As for ptrdiff_t I have been manually creating a different ptrdiff_t for my C++ Class Analyzer. The specific code for fetching the correct integer is here I have yet to encounter an architecture where the incorrect ptrdiff_t size has been returned (no problems with vtable structs). Tested architectures are the ones which have a makefile here

0x6d696368 commented 5 years ago

@0x6d696368 is it actually possible for a size_t on an architecture with a 4 byte pointer size to need to be an integer larger than 4 bytes? I don't think it is possible to have something with a size larger that the max address size. If it isn't is there really an issue with having it changed from long unsigned int to unsigned int? The only way I can think of the change causing an issue would be if the size of an int was larger than the size of a long, which would be absurd.

It could cause problems when sizeof(int)=2 and sizeof(long)=4. Thinking non x86 processors here. It would be interesting to know from what C library the generic data type archive was generated. Also how does Ghidra decides which archives to autoload into programs?

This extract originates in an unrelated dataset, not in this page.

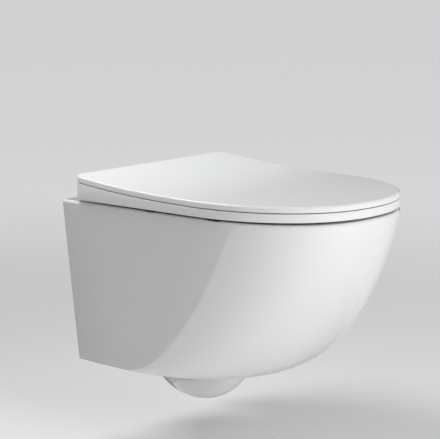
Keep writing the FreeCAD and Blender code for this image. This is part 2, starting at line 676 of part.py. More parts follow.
def hinge_block(damper_outside):
    """The block that drops over the post: barrel round the hinge line, window for the button."""
    barrel = crosswise(BARREL_R, BLOCK_IN, BLOCK_OUT)
    body = box(BLOCK_IN, BLOCK_OUT, BLOCK_FRONT_Y, HINGE_Y, BLOCK_Z, BLOCK_TOP_Z)
    front_edges = [e for e in body.Edges if e.BoundBox.YMax < BLOCK_FRONT_Y + 0.01]
    corner = [e for e in front_edges if e.BoundBox.XLength < 0.01]
    body = body.makeFillet(2.5, corner)
    foot = box(BLOCK_IN, BLOCK_OUT, HINGE_Y - 1, HINGE_Y + BARREL_R * 0.8, BLOCK_Z, HINGE_Z)
    block = body.fuse(barrel).fuse(foot)
    block = block.cut(upright(POST_R + RUNNING, HINGE_X, POST_Y, BLOCK_Z - 1, POST_TOP_Z + SIDE_PLAY))
    if damper_outside:
        bore = crosswise(DAMPER_R + PRESSED, BLOCK_OUT - DAMPER_LENGTH, BLOCK_OUT + 1)
        pin_hole = crosswise(SHAFT_R + PRESSED, BLOCK_IN - 1, BLOCK_OUT - DAMPER_LENGTH - 2)
    else:
        bore = crosswise(DAMPER_R + PRESSED, BLOCK_IN - 1, BLOCK_IN + DAMPER_LENGTH)
        pin_hole = crosswise(SHAFT_R + PRESSED, BLOCK_IN + DAMPER_LENGTH + 2, BLOCK_OUT + 1)
    block = block.cut(bore).cut(pin_hole)
    slot = CLIP_WIRE_R + SIDE_PLAY
    reach = POST_R + 3.5
    room_front_y = BLOCK_FRONT_Y + 2.5
    room_rear_y = POST_Y + POST_R + 3
    room = box(HINGE_X - reach, HINGE_X + reach, room_front_y, room_rear_y, CLIP_Z - slot, CLIP_Z + slot)
    window = box(
        HINGE_X - BUTTON_WIDTH / 2 - SIDE_PLAY,
        HINGE_X + BUTTON_WIDTH / 2 + SIDE_PLAY,
        BLOCK_FRONT_Y - 1,
        BLOCK_FRONT_Y + BUTTON_HEAD + BUTTON_TRAVEL + SEATED,
        CLIP_Z - BUTTON_HEIGHT / 2 - SIDE_PLAY,
        CLIP_Z + BUTTON_HEIGHT / 2 + SIDE_PLAY,
    )
    return block.cut(room).cut(window)


def release_button():
    """A push button with a wedge behind it that spreads the clip."""
    head = box(
        HINGE_X - BUTTON_WIDTH / 2,
        HINGE_X + BUTTON_WIDTH / 2,
        BLOCK_FRONT_Y,
        BLOCK_FRONT_Y + BUTTON_HEAD,
        CLIP_Z - BUTTON_HEIGHT / 2,
        CLIP_Z + BUTTON_HEIGHT / 2,
    )
    head = head.makeFillet(1.2, [e for e in head.Edges if e.BoundBox.YLength > 1])
    stop_y = POST_Y - POST_R - BUTTON_TRAVEL - SIDE_PLAY
    wide = 2 * (POST_R - GROOVE_DEPTH) + 1.0
    narrow = wide - 4.0
    start_y = BLOCK_FRONT_Y + BUTTON_HEAD
    middle_y = (start_y + stop_y) / 2
    outline = [
        Vector(HINGE_X - wide / 2, start_y, 0),
        Vector(HINGE_X + wide / 2, start_y, 0),
        Vector(HINGE_X + wide / 2, middle_y, 0),
        Vector(HINGE_X + narrow / 2, stop_y, 0),
        Vector(HINGE_X - narrow / 2, stop_y, 0),
        Vector(HINGE_X - wide / 2, middle_y, 0),
    ]
    wedge = Part.Face(Part.makePolygon(outline + outline[:1])).extrude(Vector(0, 0, 2 * CLIP_WIRE_R))
    wedge.translate(Vector(0, 0, CLIP_Z - CLIP_WIRE_R))
    return head.fuse(wedge)


def release_clip():
    """A spring wire bent to a U, whose legs lie in the post's groove."""
    leg = POST_R - GROOVE_DEPTH + CLIP_WIRE_R + 0.1
    front_y = POST_Y - POST_R - 2.0
    bend_y = POST_Y + 1.5
    start = Vector(HINGE_X - leg, front_y, CLIP_Z)
    far = Vector(HINGE_X + leg, front_y, CLIP_Z)
    path = Part.Wire(
        [
            Part.LineSegment(start, Vector(HINGE_X - leg, bend_y, CLIP_Z)).toShape(),
            Part.Arc(
                Vector(HINGE_X - leg, bend_y, CLIP_Z),
                Vector(HINGE_X, bend_y + leg, CLIP_Z),
                Vector(HINGE_X + leg, bend_y, CLIP_Z),
            ).toShape(),
            Part.LineSegment(Vector(HINGE_X + leg, bend_y, CLIP_Z), far).toShape(),
        ]
    )
    section = Part.Wire(Part.Circle(start, Vector(0, 1, 0), CLIP_WIRE_R).toShape())
    return path.makePipeShell([section], True, False)


def damper_housing(outside):
    """A sealed grease chamber with a bearing wall for its shaft."""
    if outside:
        mouth, back, into = BLOCK_OUT, BLOCK_OUT - DAMPER_LENGTH, -1
    else:
        mouth, back, into = BLOCK_IN, BLOCK_IN + DAMPER_LENGTH, 1
    shell = crosswise(DAMPER_R, mouth, back - into * SEATED)
    chamber = crosswise(ROTOR_R + 0.3, mouth + into * 3, back - into * 2)
    neck = crosswise(SHAFT_R + RUNNING, mouth - into, mouth + into * 4)
    return shell.cut(chamber).cut(neck)


def damper_shaft(outside):
    """Rotor inside the chamber, and a flatted shaft that turns the lid or the seat."""
    if outside:
        mouth, back, into, reach = BLOCK_OUT, BLOCK_OUT - DAMPER_LENGTH, -1, SEAT_BEARING
    else:
        mouth, back, into, reach = BLOCK_IN, BLOCK_IN + DAMPER_LENGTH, 1, KNUCKLE_WIDTH
    tip = mouth - into * (SIDE_PLAY + reach - 1)
    rotor = crosswise(ROTOR_R, mouth + into * 3.3, back - into * 2.3)
    shaft = crosswise(SHAFT_R, mouth + into * 4, tip)
    flat_from = mouth - into * SIDE_PLAY
    return rotor.fuse(shaft.cut(shaft_flat(flat_from, tip - into, 0.0)))


def shaft_flat(x0, x1, play):
    return box(x0, x1, HINGE_Y - 8, HINGE_Y + 8, HINGE_Z + SHAFT_R * 0.7 + play, HINGE_Z + 8)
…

As for ptrdiff_t I have been manually creating a different ptrdiff_t for my C++ Class Analyzer. The specific code for fetching the correct integer is here I have yet to encounter an architecture where the incorrect ptrdiff_t size has been returned (no problems with vtable structs). Tested architectures are the ones which have a makefile here

Yes, GCC defines sizeof(ptrdiff_t) = sizeof(size_t). But a C library can define size_t and ptrdiff_t however it likes. And many embedded libraries have it as long. Clearly having them the same size as the address width makes sense, but isn't required by the C standard. So it would be really interesting to know from which C library the generic archives were generated.


Edit: I checked some libraries for size_t:

So it should be OK to just change it to int ... but it would still be interesting to know why it currently is long.